交通新聞社 電子版

JR東日本 ポストコロナ時代の羅針盤に 刷新した統合報告書「JR東日本グループレポート2023(INTEGRATED REPORT)」

2023.11.30
㊨グループレポートの作成に携わった内藤副長(右)と松本ユニットリーダー㊧②「JR東日本グループレポート2023(INTEGRATED REPORT)」の表紙イメージ

 「価値創造モデル」を明示

 JR東日本が9月に発行した統合報告書「JR東日本グループレポート2023(INTEGRATED REPORT)」。本年度版は内容を刷新し、資本や強みを基にどう事業活動を営み、商品やサービスを提供しながら社会課題の解決につなげるかを「価値創造モデル」として明示。持続可能な成長を果たしていくための「マテリアリティ(重要課題)」も再定義した。社員のエンゲージメントの重視や成長戦略を明確にした事業展開の紹介などと併せ、ポストコロナ時代を歩む同社グループの羅針盤として分かりやすいレポートに仕上がっている。

 同社は20年度から、同社グループのESG(環境、社会、ガバナンス)の取り組みをまとめた「サステナビリティレポート」と投資家向け「アニュアルレポート」を統合し、非財務情報を含む統合報告書「JR東日本グループレポート」として発行している。

 「2023」に示した価値創造モデルは、統合報告書作成に関する指導原則や内容要素をまとめた「国際統合報告フレームワーク」を参考にブラッシュアップした。
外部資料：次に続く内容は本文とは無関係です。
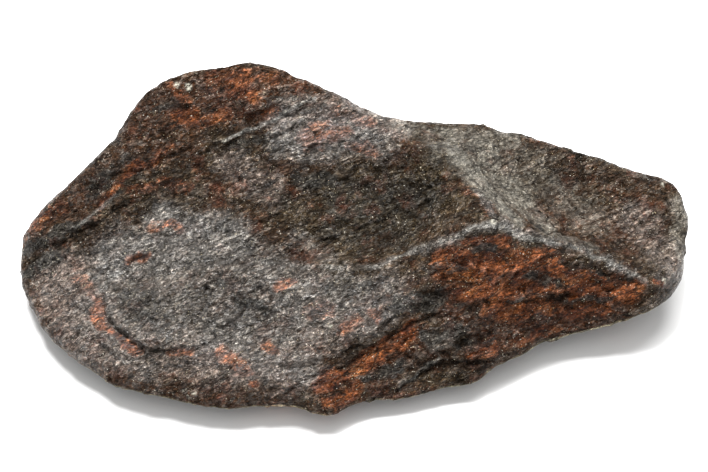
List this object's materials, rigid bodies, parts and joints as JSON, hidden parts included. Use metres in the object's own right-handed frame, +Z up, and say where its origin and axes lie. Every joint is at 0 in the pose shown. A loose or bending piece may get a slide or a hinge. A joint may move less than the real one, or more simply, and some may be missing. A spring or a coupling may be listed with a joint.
{
  "type": "iron meteorite",
  "caption": "Oblong weathered iron meteorite with a thin front shelf, a high back ridge, a thumbprint bowl, a peak and a long trough; a display specimen that rests on a small flat spot.",
  "frame": {"origin": "the middle of the stone's outline seen from above, on the surface that it rests on", "axes": "+X along the length, towards the narrow end; +Y from the thin front shelf to the high back ridge; +Z up"},
  "size_m": [0.073, 0.0382, 0.0184],
  "materials": {
    "weathered_iron": "dark rusted crust with a fine metallic sparkle"
  },
  "bodies": {
    "root": {"meteorite": "weathered_iron"}
  },
  "joints": []
}
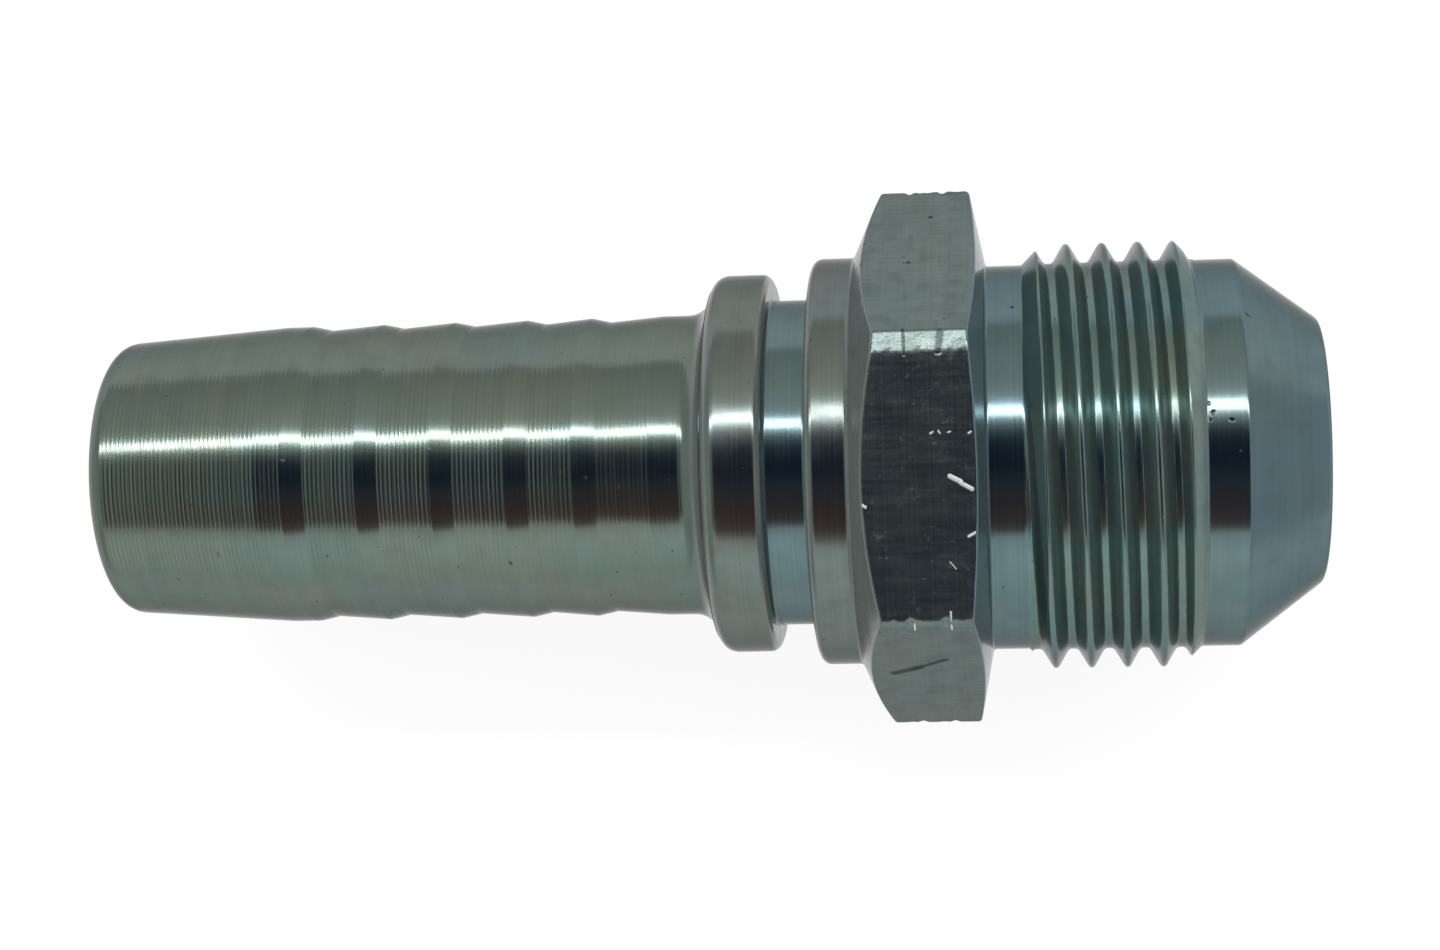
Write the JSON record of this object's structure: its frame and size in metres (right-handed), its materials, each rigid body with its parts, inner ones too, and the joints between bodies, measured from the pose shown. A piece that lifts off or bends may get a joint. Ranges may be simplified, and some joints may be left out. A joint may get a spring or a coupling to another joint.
{
  "type": "hose barb tail",
  "caption": "One-piece steel hose tail: barbed tail and ferrule groove at one end, spanner hexagon, and a male thread with a 37 degree sealing cone at the other.",
  "frame": {"origin": "on the fitting's axis, in the plane of the hose stop (the collar face that the hose end butts against)", "axes": "+X along the axis towards the threaded nose, +Z square to one hexagon flat, the hexagon's opposite flat faces -Z"},
  "size_m": [0.0548, 0.0242, 0.021],
  "materials": {
    "zinc_plated_steel": "bright zinc plate over fine turning marks"
  },
  "bodies": {
    "root": {"hose_tail": "zinc_plated_steel"}
  },
  "joints": []
}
 同社グループの持つ人的資本や知的資本などさまざまな「資本」と「強み」を投入し、「モビリティ」と「生活ソリューション」の事業活動を展開。商品やサービスをアウトプットし、さらに「社会的価値」と「経済価値」を生み出していく。その上で、「地域の豊かさ」「新たな生活スタイル」といった社会的価値は、それぞれがマテリアリティにつながっていくというモデルとしている。

 事業を見つめ直すきっかけ

 「2023」は昨年秋ごろから企画に着手。統合報告書の作成で先行する他社を訪ね、アナリストにも相談し、深澤祐二社長をはじめとする経営陣と価値創造モデルの策定を軸に議論を重ね、構想を育ててきた。

 グループ経営戦略本部経営企画部門経営統括ユニットの内藤祐子副長は「幅広い事業を包含する必要があった。社内にもさまざまな意見があり、何度も議論を交わして当社グループの事業を見つめ直すきっかけとなった」と振り返る。

 社会課題の解決と持続的成長追求

 マテリアリティは、事業活動を通して利益を追求するだけではなく、さまざまな社会課題の解決につなげながら持続的な成長を遂げるための概念だ。社会的価値のうち、「地域の豊かさ」はマテリアリティの「活力ある社会のために」、「新たな生活スタイル」は「新たな技術とサービスを社会のために(イノベーション)」など、事業活動を通じて提供する価値がどのような社会課題の解決に貢献するかを議論し、〝六つのマテリアリティ〟として再整理した。

 同ユニットの松本雄一ユニットリーダーは「多くの社会課題の中から、当社グループの事業がどれに貢献できるかを考えた」と説明する。

 「活力ある社会のために」の場合、マテリアリティを構成する要素であるサブマテリアリティとして「地方創生」「快適な都市」「共生社会」を設定。「地方創生」には、さらに目標として「東日本エリアにおける関係人口の拡大」「地域経済の活性化の推進」を置き、「地域と共創して取り組む観光流動創造・地域活性化策を23年度以降の累計150件」とするKPI(27年度の数値目標)を位置付けた。目標やビジョン達成のために、取り組むべきことを具体的に示した形だ。

 コミュニケーションツール

 このほか、社員のエンゲージメントに重点を置いた深澤社長によるトップメッセージや、ガバナンスにスポットを当てた冨田哲郎会長と社外取締役2人による座談会、主な事業ごとに成長戦略を明示した各セグメントの解説など、グループの姿勢をより明確に打ち出している。

 内藤副長は「社外の方はもちろん、社員も大切な読者。皆さんに読んでもらい、意見をいただいて次につなげていくためのコミュニケーションツールになれば」と話している。